United Nations Ambassador Nikki Haley said she’s pleased with President Trump’s Monday night message about fighting bigotry, and said America needs to minimize white nationalist groups that seek to divide the country on race.
“I will tell you that there is no room for hate in this country,” Haley said on CNN.
“I know the pain that hate can cause, and we need to isolate haters, and we need to make sure that they know there is no place for them, because our country is founded on so much more than that,” she added.
Nikki Haley on Charlottesville: There is no room for hate in this country our country is founded on so much more than that. pic.twitter.com/rb3m3MpLex— CNN (@CNN) August 22, 2017
“I think that they’re a minimal crowd that’s very loud that we have to stomp out every chance we get,” Haley said of white nationalists.

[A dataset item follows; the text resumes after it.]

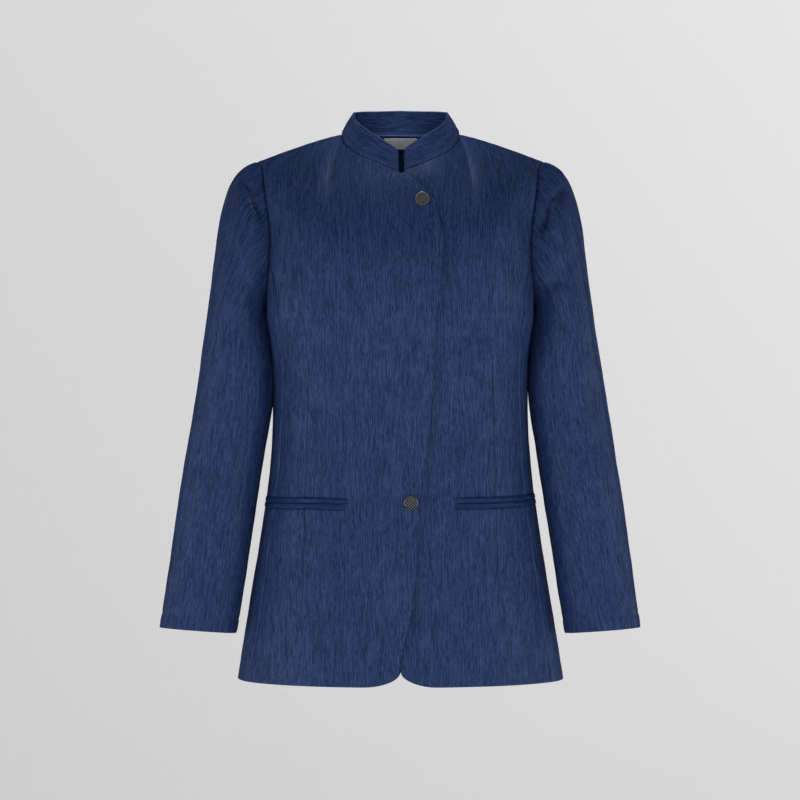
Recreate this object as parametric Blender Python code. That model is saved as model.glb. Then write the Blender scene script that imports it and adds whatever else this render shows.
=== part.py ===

Haley was governor of South Carolina when a shooting in a black church in Charleston, S.C., prompted her to order the Confederate flag removed from the statehouse.
Trump has been criticized for not immediately condemning white nationalists who rallied in Virginia two weekends ago. But Haley defended Trump and said his remarks Monday reaffirmed the right message.
“He clarified the fact that there is no room for bigotry in our country,” she said.
Trump said before remarks about Afghanistan that U.S. troops serving abroad should not have to “return to a country that is not at war with itself.”
“Let us make a simple promise to the men and women we asked to fight in our name that when they return home from battle they will find a country that has renewed the sacred bonds of love and loyalty that unite us together as one,” Trump said.